The fight over who pays for the journalism that AI assistants feed on just reached a milestone in Australia. Nine and Microsoft have signed what both describe as an Australian-first agreement for AI to use news-media content — a licensing deal that lets Microsoft Copilot draw on Nine’s mastheads with attribution, rather than scraping them for free.
What the deal covers
Under the agreement, Copilot can reference the text of Nine’s mastheads — including The Australian Financial Review, The Sydney Morning Herald, The Age and the Brisbane Times — beyond paywalled previews, to contextualise and ‘ground’ its answers. In return, Copilot displays snippets, headlines and summaries and directs users back to Nine’s sites for the full story.

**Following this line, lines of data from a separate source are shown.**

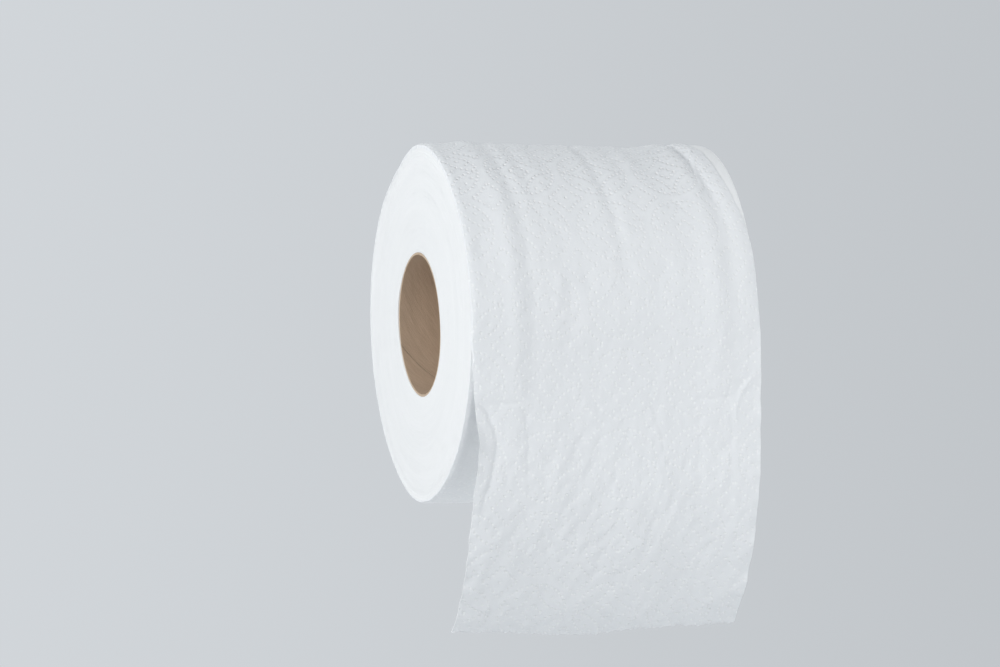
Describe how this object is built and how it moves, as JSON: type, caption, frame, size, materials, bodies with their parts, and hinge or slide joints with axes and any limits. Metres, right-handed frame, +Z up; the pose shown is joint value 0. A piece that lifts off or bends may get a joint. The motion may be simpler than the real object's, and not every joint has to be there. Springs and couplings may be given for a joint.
{
  "type": "toilet paper roll",
  "caption": "Partly used toilet paper roll wound on a board tube, hung by its bore, with the loose end of the web hanging and curling back at the front.",
  "frame": {"origin": "centre of the tube's bore, halfway along the roll", "axes": "+X along the bore, +Z up as the roll hangs, and the loose end hangs on the -Y side, which is the front"},
  "size_m": [0.094, 0.1139, 0.1503],
  "materials": {
    "board": "raw grey-brown board, spirally wound, with a glued seam",
    "tissue": "soft white tissue, embossed with fine dots, cut faces faintly ringed by the turns"
  },
  "bodies": {
    "root": {"core_tube": "board", "paper_web": "tissue"}
  },
  "joints": []
}
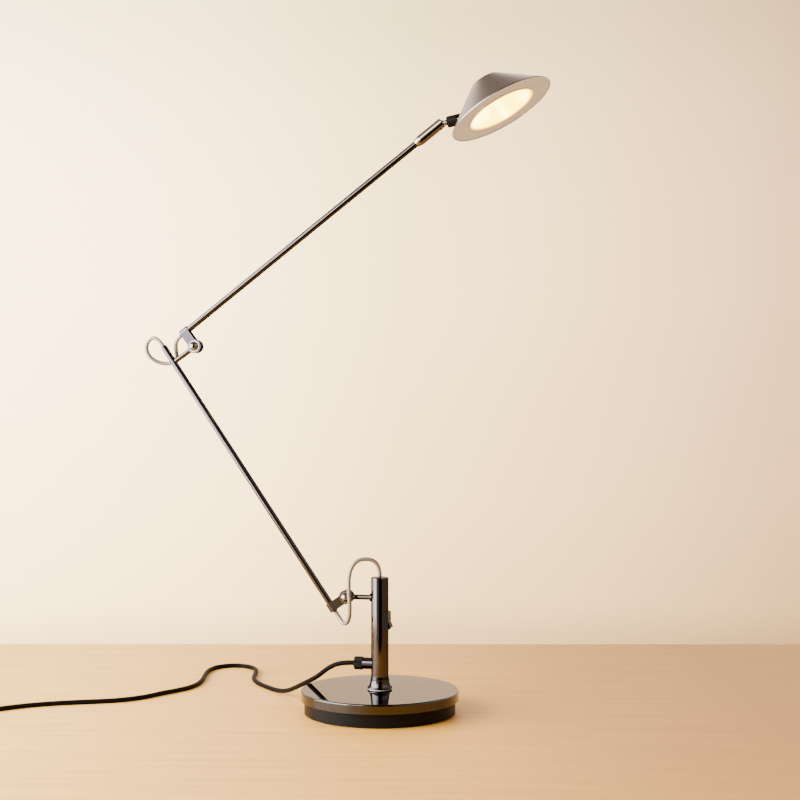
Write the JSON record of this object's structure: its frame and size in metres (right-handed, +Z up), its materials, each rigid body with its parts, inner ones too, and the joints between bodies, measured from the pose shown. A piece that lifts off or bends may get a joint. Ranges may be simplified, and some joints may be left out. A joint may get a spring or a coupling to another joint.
{
  "type": "articulated desk lamp",
  "caption": "Slim desk lamp: weighted round base, short swivelling post, thin tube arms on friction pivots, braided flex loops and a shallow cone LED shade on a ball joint.",
  "frame": {"origin": "centre of the underside of the base, on the axis of the post", "axes": "+Z up, +X towards the side of the head and the switch, +Y away from the viewer of the picture; the arms swing in the XZ plane"},
  "size_m": [0.7676, 0.3709, 0.7223],
  "materials": {
    "black_chrome": "polished",
    "base_gunmetal": "polished",
    "bright_chrome": "polished",
    "black_coat": "satin",
    "cast_weight": "matte",
    "zinc_steel": "satin",
    "felt": "matte",
    "black_plastic": "satin",
    "nylon": "satin",
    "black_rubber": "matte",
    "braided_flex": "satin",
    "mains_sheath": "satin",
    "shade_coat": "satin",
    "ring_coat": "satin",
    "gold_ring": "polished",
    "frosted_lens": "matte",
    "sink_metal": "matte",
    "board": "satin",
    "led": "gloss",
    "pin_metal": "polished"
  },
  "bodies": {
    "base": {"base_cover": "base_gunmetal", "base_tray": "black_coat", "base_weight": "cast_weight", "base_pad": "felt", "base_screws": "zinc_steel", "swivel_washer": "nylon", "swivel_spring": "zinc_steel", "mains_cord_first": "mains_sheath", "mains_cord": "mains_sheath", "mains_coil": "mains_sheath", "plug_body": "black_plastic", "plug_pins": "pin_metal"},
    "post": {"swivel_bolt": "zinc_steel", "post_tube": "black_chrome", "post_foot": "black_chrome", "foot_plug": "zinc_steel", "post_cap": "black_chrome", "cap_bush": "black_rubber", "pivot_stub": "black_chrome", "stub_nut": "zinc_steel", "switch_housing": "black_plastic", "cord_boss": "black_chrome", "gland_nut": "black_plastic", "gland_bush": "black_rubber", "mains_tail": "mains_sheath", "terminal_block": "nylon", "post_flex": "braided_flex", "lower_flex_loop": "braided_flex"},
    "rocker": {"switch_rocker": "black_plastic"},
    "lower_arm": {"lower_tube": "black_chrome", "lower_clevis": "black_chrome", "lower_pivot_bolt": "zinc_steel", "lower_dome_nuts": "bright_chrome", "lower_friction_washers": "nylon", "elbow_stub": "black_chrome", "lower_tube_flex": "braided_flex", "elbow_flex_loop": "braided_flex"},
    "upper_arm": {"upper_tube": "black_chrome", "upper_clevis": "black_chrome", "elbow_bolt": "zinc_steel", "elbow_dome_nuts": "bright_chrome", "elbow_friction_washers": "nylon", "upper_tube_flex": "braided_flex", "head_sleeve": "bright_chrome"},
    "socket": {"socket_cap": "bright_chrome", "ball_seat": "nylon"},
    "head": {"ball_stud": "bright_chrome", "head_collar": "black_coat", "collar_ring": "bright_chrome", "shade_bracket": "black_coat", "bracket_nut": "zinc_steel", "shade": "shade_coat", "top_vent": "black_plastic", "front_ring": "ring_coat", "lens_ring": "gold_ring", "lens": "frosted_lens", "heat_sink": "sink_metal", "led_board": "board", "led_chips": "led", "driver": "black_plastic"}
  },
  "joints": [
    {"name": "post_swivel", "type": "hinge", "parent": "base", "child": "post", "pos_m": [0, 0, 0.0276], "axis": [0, 0, 1], "range_deg": [-165, 165], "deforming": ["mains_cord_first"]},
    {"name": "lower_pivot", "type": "hinge", "parent": "post", "child": "lower_arm", "pos_m": [-0.0389, 0, 0.1308], "axis": [0, -1, 0], "range_deg": [-45, 50], "deforming": ["lower_flex_loop"]},
    {"name": "elbow_pivot", "type": "hinge", "parent": "lower_arm", "child": "upper_arm", "pos_m": [-0.22255, 0, 0.41884], "axis": [0, 1, 0], "range_deg": [-50, 75], "deforming": ["elbow_flex_loop"]},
    {"name": "head_swivel", "type": "hinge", "parent": "upper_arm", "child": "socket", "pos_m": [0.07031, 0, 0.66749], "axis": [0.7965, 0, 0.6046], "range_deg": [-165, 165]},
    {"name": "head_tilt", "type": "hinge", "parent": "socket", "child": "head", "pos_m": [0.07031, 0, 0.66749], "axis": [0.038, 0.998, -0.05], "range_deg": [-40, 60]},
    {"name": "switch_rock", "type": "hinge", "parent": "post", "child": "rocker", "pos_m": [0.0084, 0, 0.105], "axis": [0, 1, 0], "range_deg": [0, 22]}
  ]
}
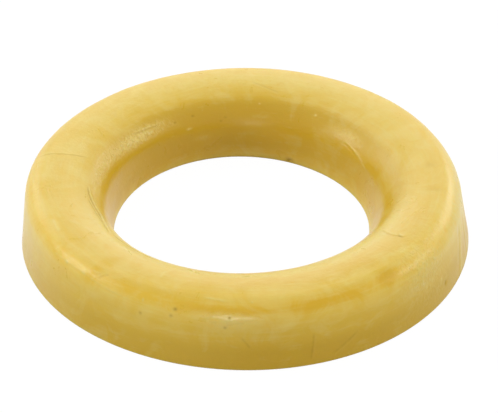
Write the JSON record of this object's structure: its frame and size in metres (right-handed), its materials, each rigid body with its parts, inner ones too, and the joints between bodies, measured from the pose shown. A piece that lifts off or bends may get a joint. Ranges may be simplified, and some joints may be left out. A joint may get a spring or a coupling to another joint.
{
  "type": "toilet pan seal",
  "caption": "Plain poured wax ring that seals a toilet pan's outlet to the waste pipe, with a crowned top, a wide roll into a drafted bore and a flat base.",
  "frame": {"origin": "centre of the flat base, on the ring's axis", "axes": "+Z along the ring's axis, from the flat base up to the crown; X and Y lie in the base"},
  "size_m": [0.13, 0.13, 0.0196],
  "materials": {
    "wax": "soft petroleum wax, satin, slightly see-through, with hand marks"
  },
  "bodies": {
    "root": {"wax_ring": "wax"}
  },
  "joints": []
}
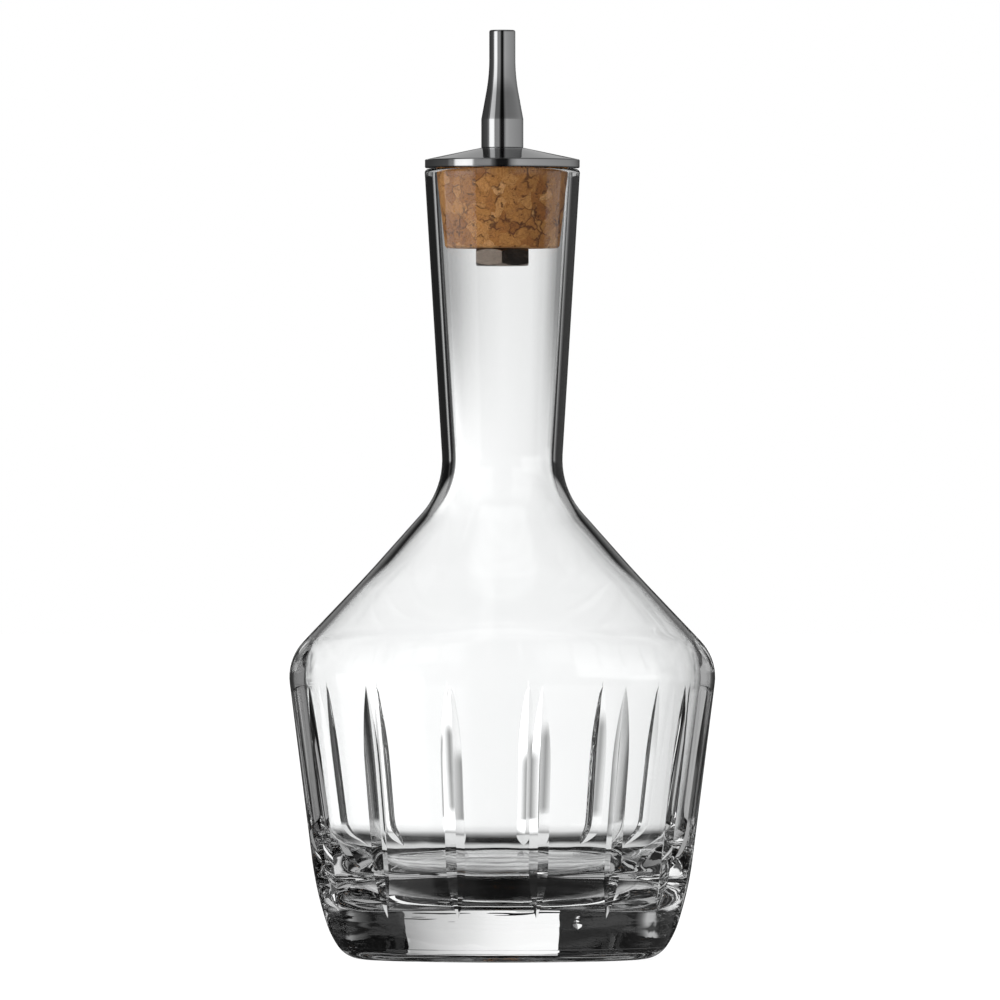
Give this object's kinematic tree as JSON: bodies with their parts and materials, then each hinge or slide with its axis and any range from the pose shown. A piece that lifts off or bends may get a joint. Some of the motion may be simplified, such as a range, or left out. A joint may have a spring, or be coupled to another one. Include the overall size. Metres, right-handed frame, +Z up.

Microsoft says it is its first deal of its kind in the Asia-Pacific region.
Why publishers care
Generative assistants have a structural problem for news: they answer the question so the reader never clicks, while depending on the very journalism they disintermediate. Licensing deals like this one try to close that loop — ensuring content is paid for, attributed and monetised, and that answers are grounded in verified reporting rather than the open web’s noise. For an industry that watched search and social erode its revenue, getting in front of the AI shift matters.
The Australian angle
The deal lands amid a live national debate over AI and copyright, with the government weighing how much protection Australian creators and publishers should have as AI companies train on and reference their work. A commercial agreement between a major local publisher and a global platform sets a reference point — and a bit of leverage — for every other masthead now negotiating. It also gives readers a subtler benefit: when Copilot answers an Australian question, it is more likely to be standing on real, locally reported facts.
The unresolved question is price and precedent. One deal doesn’t set the market rate for journalism in the AI era, and smaller publishers without Nine’s bargaining power will be watching whether this lifts the whole industry or just the biggest players.